Using the material below, print the line that contains "doc.recompute()", the line that contains "from the joints", and every line in between, exactly and nothing else.
****************************************
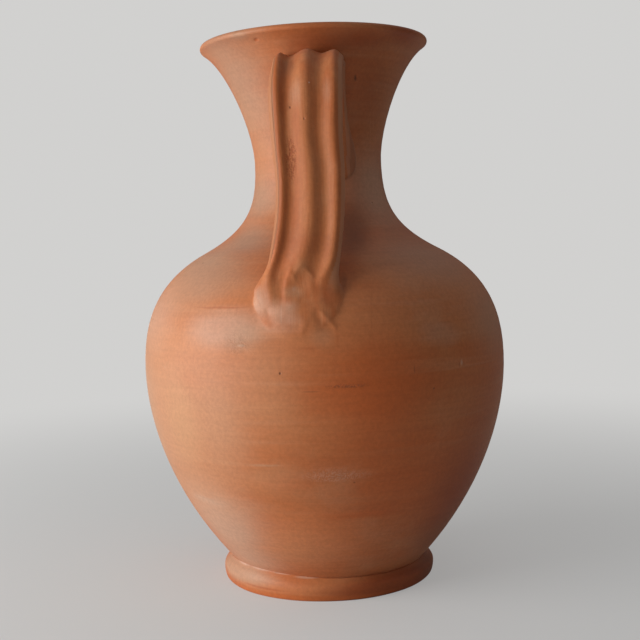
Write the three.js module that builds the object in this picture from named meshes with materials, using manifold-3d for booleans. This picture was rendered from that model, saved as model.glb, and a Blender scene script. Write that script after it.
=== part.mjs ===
// Terracotta amphora: a vessel thrown in sections on a foot ring, with two pulled strap handles.
// Millimetres, +Z up. The origin is on the table under the middle of the foot, and the handles
// stand out along -Y (front) and +Y (back).
// The potter's pieces are kept as separate solids: foot ring, lower body, upper body, neck,
// two straps, and the clay pressed round both ends of each strap.

import * as THREE from "three";
import { mergeVertices } from "three/addons/utils/BufferGeometryUtils.js";
import Module from "manifold-3d";

// Heights of the thrown form, each measured from the one before, from the table up
const seatHeight = 9; // the foot ring's seat, where the body stands
const bellyRise = 152; // to the widest line
const shoulderRise = 84; // to the turn of the shoulder into the neck
const collarRise = 66; // to the narrowest line of the neck
const flareRise = 87.6; // to the top of the lip

// Radii of the thrown form
const baseRadius = 67.9;
const bellyRadius = 135;
const turnRadius = 87.7;
const waistRadius = 47.5;
const lipRadius = 84.3;

// Slopes in degrees from level, and how far each curve runs along its end directions
const flankSlope = 47.2;
const flankPull = 84;
const bellyPull = 30;
const turnSlope = 27.8;
const shoulderPull = 46;
const collarPull = 38;
const waistPullDown = 31;
const waistPullUp = 24;
const lipSlope = 32.2;
const lipPull = 21.6;

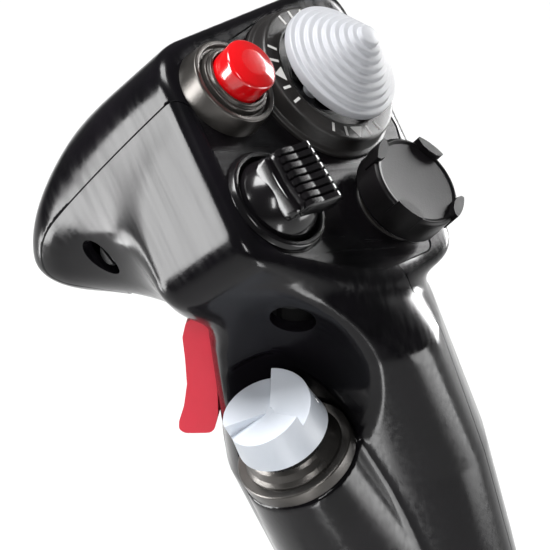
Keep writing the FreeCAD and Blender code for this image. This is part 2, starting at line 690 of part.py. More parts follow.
def left_hat():
    piece("ball_ring", cut(cone("ball_ring", "ball_ring - 0.6", "ball_ring_height"),
                           cylinder("ball_hole", "10", at(0, 0, -4))), BALL)
    module("ball_module", BALL, size("ball_centre") - 7.5)
    centre = size("ball_centre")
    floor = block("40", "40", "20", Vector(-20, -20, centre - 25))
    hollow = solid("Sphere", at(0, 0, centre), Radius="ball_radius - 2.2")
    ball = cut(solid("Sphere", at(0, 0, centre), Radius="ball_radius"), floor, hollow)
    piece("hat_ball", ball, BALL)
    pivot_ring("ball_pivot", BALL, centre)
    crown = cut(block("cap_width", "cap_length", "cap_top - cap_bottom",
                      Vector(-size("cap_width") / 2, -size("cap_length") / 2, size("cap_bottom"))),
                solid("Sphere", at(0, 0, centre), Radius="ball_radius + seat_gap"))
    piece("ridged_cap", crown, BALL)


def castle_hat():
    piece("castle_ring", cut(cylinder("castle_ring", "castle_ring_height"),
                             cylinder("hat_hole", "5", at(0, 0, -2))), CASTLE)
    module("castle_module", CASTLE, -size("face_plate"))
    pivot_ring("castle_pivot", CASTLE, -size("pivot_depth"))
    plunger("castle_plunger", CASTLE, -size("pivot_depth"))
    cup = cut(cylinder("castle_radius", "castle_deck - castle_base", at(0, 0, size("castle_base"))),
              cylinder("castle_radius - 2.4", "3", at(0, 0, size("castle_deck") - 0.8)))
    rim = cut(cylinder("castle_radius + 0.6", "castle_top - castle_base - 3.6",
                       at(0, 0, size("castle_base") + 3.6)),
              cylinder("castle_radius - 2.6", "20", at(0, 0, 0)))
    bars = []
    for quarter in (45, 135):
        bar = block("60", "lug_width", "20", Vector(-30, -size("lug_width") / 2, 0))
        bar.Placement = at(0, 0, 0, Rotation(Z_AXIS, quarter)) * bar.Placement
        bars.append(bar)
    lugs = doc.addObject("Part::Common", "Lugs")
    lugs.Base = rim
    lugs.Tool = fuse(*bars)
    stem = cylinder("stem_radius", "castle_base + pivot_depth + 2", at(0, 0, -size("pivot_depth") - 1))
    piece("castle_hat", fuse(cup, lugs, stem), CASTLE)


def side_knob():
    """The thumb knob on the pod, with three ramps on its top."""
    seat = cut(cylinder("pod_radius", "seat_height", at(0, 0, -size("seat_height"))),
               cylinder("seat_bore", "20", at(0, 0, -10)))
    piece("knob_seat", seat, POD)
    bezel = cut(cone("bezel_radius", "bezel_radius - 0.8", "bezel_height"),
                cylinder("bezel_bore", "20", at(0, 0, -10)))
    piece("knob_bezel", bezel, POD)
    module("knob_module", POD, -size("seat_height"))
    pivot_ring("knob_pivot", POD, -size("pivot_depth") - 1)
    plunger("knob_plunger", POD, -size("pivot_depth") - 1)
    drum = cylinder("knob_radius", "knob_deck - knob_bottom", at(0, 0, size("knob_bottom")))
    ramps = []
    for sector in range(3):
        wedge = solid("Cylinder", Radius="knob_radius - 0.6", Height="knob_ramp", Angle="118")
        slope = block("80", "40", "20", Vector(-40, 0, 0))
        slope.Placement = at(0, 0, 0, Rotation(X_AXIS, 14))
        ramp = cut(wedge, slope)
        ramp.Placement = at(0, 0, size("knob_deck"), Rotation(Z_AXIS, 120 * sector))
        ramps.append(ramp)
    stem = cylinder("stem_radius", "knob_bottom + pivot_depth + 3", at(0, 0, -size("pivot_depth") - 2))
    hub = cylinder("stem_radius", "knob_ramp", at(0, 0, size("knob_deck")))
    piece("side_knob", fuse(drum, stem, hub, *ramps), POD)


# ---------------------------------------------------------------- trigger and paddle

TRIGGER_SIDE = ((9.5, 0.5), (10.4, -3), (10.2, -8), (10.2, -14), (11.2, -19.5), (12.4, -23), (12.6, -25),
                (11.4, -25.9), (5.4, -25.6), (4.2, -21), (4, -15), (2.5, -7), (-3, -4), (-4, 0),
                (-2.5, 4), (2, 4.6), (6, 3))
PADDLE_SIDE = ((-4, 0), (-2.8, -3), (1, -4), (8, -3.4), (12.5, 2), (17.5, 14), (21.5, 26), (26, 36),
               (26, 39), (23.5, 39.5), (21.5, 37), (17.5, 27), (13, 15), (8, 5), (0, 4), (-3, 3))


def lever(label, points, width, pin, place):
    """A flat lever cut from the side, X wide, with a bore for its pin."""
    body = doc.addObject("PartDesign::Body", label.title())
    side = sketch_on(body, "YZ_Plane")
    outline(side, list(points))
    padded(body, side, width, both_ways=True)
    hole = sketch_on(body, "YZ_Plane")
    circles(hole, [(0, 0)], pin)
    body.Tip = pocket(body, hole, both_ways=True)
    piece(label, body, Placement(place, Rotation()))


def cross_pin(label, centre, length):
    turned = at(-length / 2, 0, 0, ALONG_X)
    piece(label, cylinder("trigger_pin", str(length), turned), Placement(centre, Rotation()) * turned)


def trigger_group():
    lever("trigger", TRIGGER_SIDE, "trigger_width", "trigger_pin + running_gap", TRIGGER_PIVOT)
    cross_pin("trigger_pin_shaft", TRIGGER_PIVOT, 18.6)
    cheeks = [block("bracket_wall", "11", "11", Vector(x, -8, -5)) for x in (-9.2, 7.7)]
    bridge = block("18.4", "1.6", "11", Vector(-9.2, -9.6, -5))
    bore = cylinder("trigger_pin + seat_gap", "60", at(-30, 0, 0, ALONG_X))
    piece("trigger_bracket", cut(fuse(bridge, *cheeks), bore), Placement(TRIGGER_PIVOT, Rotation()))
    piece("trigger_switch", block("6", "6", "10", Vector(0, 0, 0)),
          Placement(TRIGGER_PIVOT + Vector(-3, -15.6, -5), Rotation()))
    lever("paddle", PADDLE_SIDE, "paddle_width", "trigger_pin + running_gap", PADDLE_PIVOT)
    cross_pin("paddle_pin", PADDLE_PIVOT, 27)


def small_torsion(label, centre):
    feature(label, coil(2.6, 0.35, 0.8, 0.8), Placement(centre, ALONG_X))


def mounting_tube():
    """The tube that ties the grip to the collar, leaning with the handle."""
    lean = Rotation(X_AXIS, 12)
    tube = cut(cylinder("tube_radius", "tube_length"), cylinder("tube_bore", "200", at(0, 0, -10)))
    piece("mounting_tube", tube, Placement(ANCHOR + Vector(0, -54, -162.4), lean.inverted()))


# ---------------------------------------------------------------- build

base_plate()
base_housing()
feet_and_screws()
opening_ring()
cable_socket()
base_board()
gimbal_frame()
gimbal()
torsion_spring("pitch_spring", Vector(30, 0, size("pivot_height")), ALONG_X, 1)
torsion_spring("roll_spring", Vector(0, 24, size("pivot_height")), ALONG_Y, 1)
sensor("pitch_sensor", at(-53, 0, size("pivot_height"), Rotation(Y_AXIS, -90)))
sensor("roll_sensor", at(0, -27.9, size("pivot_height"), Rotation(X_AXIS, 90)))
dust_dome()
shaft_and_collar()
shells()
shell_screws()
face_plate()
trim_switch()
fire_button()
left_hat()
castle_hat()
side_knob()
trigger_group()
small_torsion("trigger_spring", TRIGGER_PIVOT + Vector(6.45, 0, 0))
small_torsion("paddle_spring", PADDLE_PIVOT + Vector(8.2, 0, 0))
mounting_tube()

doc.recompute()
failed = [item.Label for item in doc.Objects if {"Invalid", "Error"} & set(item.State)]
failed += [item.Label for item in pieces if item.Shape.isNull() or not item.Shape.isValid()]
if failed:
    raise RuntimeError("failed: " + ", ".join(failed))
os.makedirs("parts", exist_ok=True)
for item in pieces:
    item.Shape.exportStep(f"parts/{item.Label}.step")
print(len(pieces), "sub-parts")
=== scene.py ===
"""Flight joystick: the looks of every piece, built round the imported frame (metres)."""

import json
import math

import bmesh
import bpy
import numpy as np
from mathutils import Matrix, Vector


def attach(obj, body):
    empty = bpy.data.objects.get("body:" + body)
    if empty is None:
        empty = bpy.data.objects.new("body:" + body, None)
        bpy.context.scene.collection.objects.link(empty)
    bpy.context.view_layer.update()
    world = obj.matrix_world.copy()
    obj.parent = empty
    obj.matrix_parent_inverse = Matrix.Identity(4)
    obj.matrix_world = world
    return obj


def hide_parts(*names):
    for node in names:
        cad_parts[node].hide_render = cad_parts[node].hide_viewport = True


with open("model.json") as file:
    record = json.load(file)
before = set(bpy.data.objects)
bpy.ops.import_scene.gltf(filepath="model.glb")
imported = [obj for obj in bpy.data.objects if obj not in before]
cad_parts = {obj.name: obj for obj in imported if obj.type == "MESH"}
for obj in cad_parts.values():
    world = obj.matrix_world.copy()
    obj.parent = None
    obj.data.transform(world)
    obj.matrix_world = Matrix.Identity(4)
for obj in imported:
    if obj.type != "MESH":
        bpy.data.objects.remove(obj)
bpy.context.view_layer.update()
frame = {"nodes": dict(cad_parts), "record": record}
nodes = frame["nodes"]
joints = {joint["name"]: joint for joint in frame["record"]["behaviour"]["joints"]}
MM = 0.001

# ------------------------------------------------------------------ places, from the joints


def two_axis_place(first, second, depth):
    """The place of a control that tilts on two joints: x and y along their axes, origin on its seat."""
    x_axis = Vector(joints[first]["axis"]).normalized()
    y_axis = Vector(joints[second]["axis"]).normalized()
    z_axis = x_axis.cross(y_axis)
    origin = Vector(joints[first]["pos_m"]) / MM + z_axis * depth
    turn = Matrix((x_axis, y_axis, z_axis)).transposed()
    return Matrix.Translation(origin) @ turn.to_4x4()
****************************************
Completed exercise:
doc.recompute()
failed = [item.Label for item in doc.Objects if {"Invalid", "Error"} & set(item.State)]
failed += [item.Label for item in pieces if item.Shape.isNull() or not item.Shape.isValid()]
if failed:
    raise RuntimeError("failed: " + ", ".join(failed))
os.makedirs("parts", exist_ok=True)
for item in pieces:
    item.Shape.exportStep(f"parts/{item.Label}.step")
print(len(pieces), "sub-parts")
=== scene.py ===
"""Flight joystick: the looks of every piece, built round the imported frame (metres)."""

import json
import math

import bmesh
import bpy
import numpy as np
from mathutils import Matrix, Vector


def attach(obj, body):
    empty = bpy.data.objects.get("body:" + body)
    if empty is None:
        empty = bpy.data.objects.new("body:" + body, None)
        bpy.context.scene.collection.objects.link(empty)
    bpy.context.view_layer.update()
    world = obj.matrix_world.copy()
    obj.parent = empty
    obj.matrix_parent_inverse = Matrix.Identity(4)
    obj.matrix_world = world
    return obj


def hide_parts(*names):
    for node in names:
        cad_parts[node].hide_render = cad_parts[node].hide_viewport = True


with open("model.json") as file:
    record = json.load(file)
before = set(bpy.data.objects)
bpy.ops.import_scene.gltf(filepath="model.glb")
imported = [obj for obj in bpy.data.objects if obj not in before]
cad_parts = {obj.name: obj for obj in imported if obj.type == "MESH"}
for obj in cad_parts.values():
    world = obj.matrix_world.copy()
    obj.parent = None
    obj.data.transform(world)
    obj.matrix_world = Matrix.Identity(4)
for obj in imported:
    if obj.type != "MESH":
        bpy.data.objects.remove(obj)
bpy.context.view_layer.update()
frame = {"nodes": dict(cad_parts), "record": record}
nodes = frame["nodes"]
joints = {joint["name"]: joint for joint in frame["record"]["behaviour"]["joints"]}
MM = 0.001

# ------------------------------------------------------------------ places, from the joints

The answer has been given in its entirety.